We skydivers like to think of ourselves as above the social frictions present in society – that the dropzone is a safe haven from the tensions and trivialities of the outside world. We project the image that literally anyone can get into skydiving and be welcomed with open arms, yet the numbers don’t exactly add up.
Skydivers do indeed come from many walks of life, but the whole thing remains skewed heavily in favour of privileged white males. Women, who are half of all people, are under 20% of our number. Statistics relating to other social groups are not readily available, but based on this single low figure you can probably extrapolate things for yourself. If we are so inclusive, then why are we so exclusive? Skydiving is legitimately an activity that represents a level playing field for everyone. The dividing lines for many other sports, such as how big and strong you are, simply do not exist. Sure, there is the undeniable fact of pay-to-play, but aside from pure resources, the things you need to advance are discipline and patience. Why then, is it such a straight white boys club?
Our personal experiences might also help us to sidestep the idea that the prejudices of the world exist within our precious sport, but this cannot explain away the figures. We can’t have it both ways. We can either accept that we are not quite as awesome as we think, examine the problems we have and try to do better – or keep excluding people who would otherwise help develop our amazing sport.

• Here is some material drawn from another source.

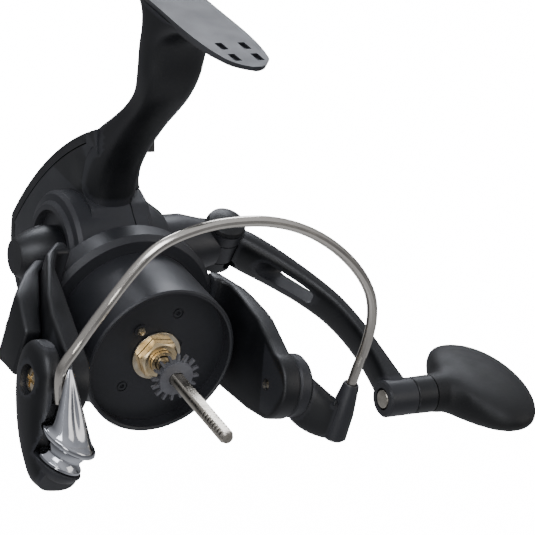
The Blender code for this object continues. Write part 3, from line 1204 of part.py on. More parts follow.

In line with some gathering momentum in the wider world, Skydive Tilstock started the Rainbow Boogie in 2019. With the follow-up event canceled for 2020, people have gathered again this season in the West of England for the 2021 version. Tilstock is a small club that uses an Airvan as their primary aircraft, and due to the 10k altitude limit it is not a place people visit from outside much – but they have a bunch of very positive local jumpers – and the idea of a boogie based around openness and inclusivity quickly grew into something people were excited about. This might have a bit to do with the UK needing something fresh in the calendar, but probably more likely is the combination of a little welcome wokeness and the simple fact that the party might be better.
This is Britain so the weather can always turn out bad, and it turns out bad, and therefore it is a good thing that the party is better. People seem genuinely excited about the potential of this event to represent a change in the way skydiving happens. If we are to continue to grow and develop as a sport, events that address the staid and stagnant nature of dropzones are exactly what we need. The Rainbow Boogie is a small event for now, but seems to register large in people’s minds. This speaks of a collective desire for our sport to flourish in areas of society where previously there were some unseen and unheeded barriers.